-- Start of RECORD EXTRACTS --

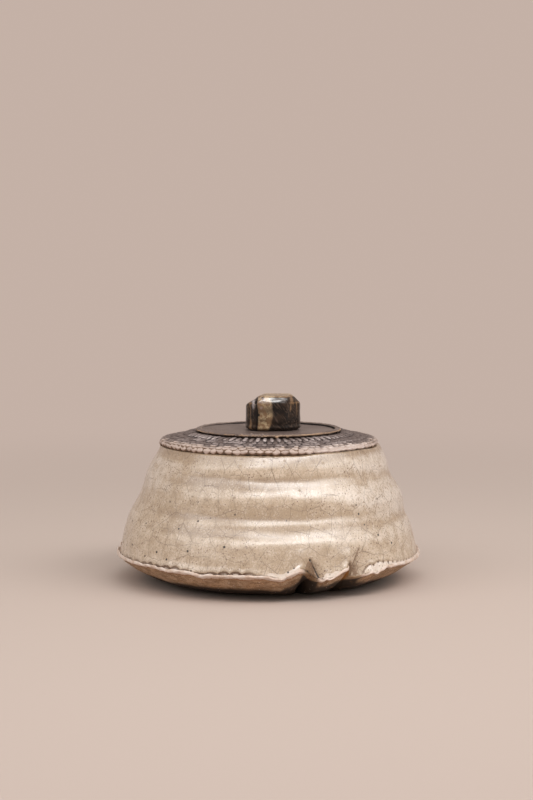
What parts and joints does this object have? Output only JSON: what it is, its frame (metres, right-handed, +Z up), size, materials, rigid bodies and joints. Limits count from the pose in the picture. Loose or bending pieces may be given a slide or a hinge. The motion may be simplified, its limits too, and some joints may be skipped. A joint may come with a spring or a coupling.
{
  "type": "lidded raku box",
  "caption": "Low round thrown pottery box with a ringed crackle-glazed wall, an impressed smoked shoulder, a folded clay foot and a lift-off disc lid with a wire-cut knob.",
  "frame": {"origin": "on the table, under the middle of the box, at the flat underside of the foot", "axes": "+Z up through the knob, front towards -Y, right of the front towards +X"},
  "size_m": [0.1616, 0.1616, 0.0989],
  "materials": {
    "bare_clay": "unglazed grogged clay, smoked brown, matte",
    "crackle_glaze": "cream raku glaze with dark crackle and iron specks, semi-gloss",
    "smoked_clay": "smoked and lightly glazed pink-grey clay, satin",
    "dark_glaze": "near-black glaze that breaks to tan on its edges, glossy"
  },
  "bodies": {
    "box": {"foot_dish": "bare_clay", "thrown_wall": "crackle_glaze", "shoulder_slab": "smoked_clay"},
    "lid": {"lid_plate": "smoked_clay", "lid_rim": "smoked_clay", "lid_flange": "smoked_clay", "knob": "dark_glaze"}
  },
  "joints": [
    {"name": "lid_lift", "type": "slide", "parent": "box", "child": "lid", "axis": [0, 0, 1], "range_m": [0, 0.06]}
  ]
}
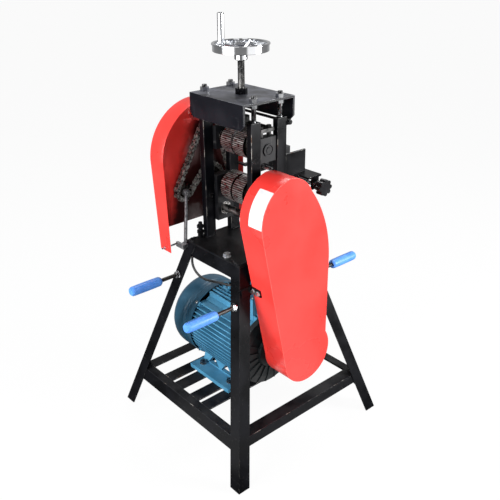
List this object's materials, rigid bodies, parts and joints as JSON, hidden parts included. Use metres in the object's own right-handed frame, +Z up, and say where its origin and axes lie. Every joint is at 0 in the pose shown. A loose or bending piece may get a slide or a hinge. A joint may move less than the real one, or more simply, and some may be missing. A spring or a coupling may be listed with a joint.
{
  "type": "cable stripping machine",
  "caption": "Motor-driven scrap cable stripper on a splayed stand, with a crank handwheel pressing its upper roller, red belt and chain guards and four carrying handles.",
  "frame": {"origin": "on the floor under the middle of the stand", "axes": "+Z up, +X towards the belt guard, -Y towards the feed side"},
  "size_m": [0.606, 0.686, 1.281],
  "materials": {
    "black_paint": "worn gloss",
    "red_paint": "semi gloss",
    "teal_paint": "semi gloss",
    "blue_rubber": "matt",
    "black_rubber": "matt",
    "cast_black": "oiled",
    "bare_steel": "machined",
    "zinc_steel": "zinc plated",
    "chrome": "polished",
    "hard_black": "satin"
  },
  "bodies": {
    "root": {"leg_front_left": "black_paint", "leg_front_right": "black_paint", "leg_rear_left": "black_paint", "leg_rear_right": "black_paint", "top_rails": "black_paint", "lower_rails": "black_paint", "motor_slats": "black_paint", "table_plate": "black_paint", "handle_rods": "zinc_steel", "handle_grips": "blue_rubber", "motor_housing": "teal_paint", "motor_end_shield": "teal_paint", "motor_fan_cowl": "teal_paint", "terminal_box": "teal_paint", "lifting_eye": "zinc_steel", "motor_foot_bolts": "zinc_steel", "motor_lead": "black_rubber", "belt_guard": "red_paint", "guard_brackets": "black_paint", "v_belts": "black_rubber", "chain_guard": "red_paint", "chain_guard_stay": "black_paint", "head_posts": "black_paint", "top_cover": "black_paint", "cover_studs": "zinc_steel", "cover_nuts": "zinc_steel", "lower_bearing_blocks": "cast_black", "lower_bearings": "bare_steel", "rear_tie_bar": "black_paint", "guide_side_plate": "black_paint", "guide_shelf": "black_paint", "frame_fasteners": "zinc_steel", "roller_chain": "bare_steel"},
    "lower_roller": {"lower_roller": "bare_steel", "lower_shaft": "bare_steel", "lower_gear": "bare_steel", "lower_sprocket": "bare_steel"},
    "countershaft": {"countershaft": "bare_steel", "pinion": "bare_steel", "big_pulley": "cast_black"},
    "motor_rotor": {"motor_shaft": "bare_steel", "motor_pulley": "cast_black", "motor_fan": "hard_black"},
    "upper_carriage": {"upper_bearing_blocks": "cast_black", "upper_bearings": "bare_steel", "pressure_beam": "bare_steel"},
    "upper_roller": {"upper_roller": "bare_steel", "cutting_disc": "bare_steel", "upper_shaft": "bare_steel", "upper_sprocket": "bare_steel"},
    "press_screw": {"press_screw": "zinc_steel", "handwheel": "chrome", "crank_bolt": "zinc_steel"},
    "crank_grip": {"crank_grip": "chrome"},
    "idler_arm": {"idler_arm": "black_paint"},
    "arm_sprocket": {"arm_sprocket": "bare_steel"},
    "rear_sprocket": {"rear_sprocket": "bare_steel"},
    "guide_block": {"guide_block": "zinc_steel"},
    "guide_screw": {"guide_screw": "zinc_steel", "star_knob": "hard_black"}
  },
  "joints": [
    {"name": "lower_roller_spin", "type": "hinge", "parent": "root", "child": "lower_roller", "pos_m": [0, -0.015, 0.787], "axis": [1, 0, 0], "continuous": true, "deforming": ["roller_chain"]},
    {"name": "countershaft_spin", "type": "hinge", "parent": "root", "child": "countershaft", "pos_m": [0, -0.015, 0.703], "axis": [1, 0, 0], "continuous": true},
    {"name": "motor_spin", "type": "hinge", "parent": "root", "child": "motor_rotor", "pos_m": [0, 0, 0.272], "axis": [1, 0, 0], "continuous": true},
    {"name": "carriage_slide", "type": "slide", "parent": "root", "child": "upper_carriage", "axis": [0, 0, 1], "range_m": [-0.0525, 0.01]},
    {"name": "press_screw_turn", "type": "hinge", "parent": "upper_carriage", "child": "press_screw", "pos_m": [0, -0.015, 1], "axis": [0, 0, 1], "range_deg": [-7560, 1440]},
    {"name": "upper_roller_spin", "type": "hinge", "parent": "upper_carriage", "child": "upper_roller", "pos_m": [0, -0.015, 0.929], "axis": [1, 0, 0], "continuous": true},
    {"name": "crank_grip_spin", "type": "hinge", "parent": "press_screw", "child": "crank_grip", "pos_m": [-0.027, -0.061, 1.24], "axis": [0, 0, 1], "continuous": true},
    {"name": "tensioner_swing", "type": "hinge", "parent": "root", "child": "idler_arm", "pos_m": [-0.139, -0.135, 0.59], "axis": [1, 0, 0], "range_deg": [-5, 15]},
    {"name": "arm_sprocket_spin", "type": "hinge", "parent": "idler_arm", "child": "arm_sprocket", "pos_m": [-0.152, -0.122, 0.76279], "axis": [1, 0, 0], "continuous": true},
    {"name": "rear_sprocket_spin", "type": "hinge", "parent": "root", "child": "rear_sprocket", "pos_m": [-0.152, 0.044, 0.735], "axis": [1, 0, 0], "continuous": true},
    {"name": "guide_slide", "type": "slide", "parent": "root", "child": "guide_block", "axis": [1, 0, 0], "range_m": [-0.035, 0.035]},
    {"name": "guide_screw_turn", "type": "hinge", "parent": "root", "child": "guide_screw", "pos_m": [0, 0.134, 0.803], "axis": [1, 0, 0], "range_deg": [-7200, 7200]}
  ],
  "couplings": [
    {"joint": "countershaft_spin", "follows": "lower_roller_spin", "ratio": -2.5},
    {"joint": "motor_spin", "follows": "lower_roller_spin", "ratio": -5.8333},
    {"joint": "upper_roller_spin", "follows": "lower_roller_spin", "ratio": -1.0833},
    {"joint": "arm_sprocket_spin", "follows": "lower_roller_spin", "ratio": -1.625},
    {"joint": "rear_sprocket_spin", "follows": "lower_roller_spin", "ratio": -1.625},
    {"joint": "carriage_slide", "follows": "press_screw_turn", "m_per_rad": 0.00039789},
    {"joint": "guide_slide", "follows": "guide_screw_turn", "m_per_rad": 0.00027852}
  ]
}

-- End of RECORD EXTRACTS --

> _REQUIREMENTS_:
Take each line of the material that contains the word "materials" and list it.

> _ANSWER TO THIS PROBLEM_:
What parts and joints does this object have? Output only JSON: what it is, its frame (metres, right-handed, +Z up), size, materials, rigid bodies and joints. Limits count from the pose in the picture. Loose or bending pieces may be given a slide or a hinge. The motion may be simplified, its limits too, and some joints may be skipped. A joint may come with a spring or a coupling.
  "materials": {
List this object's materials, rigid bodies, parts and joints as JSON, hidden parts included. Use metres in the object's own right-handed frame, +Z up, and say where its origin and axes lie. Every joint is at 0 in the pose shown. A loose or bending piece may get a slide or a hinge. A joint may move less than the real one, or more simply, and some may be missing. A spring or a coupling may be listed with a joint.
  "materials": {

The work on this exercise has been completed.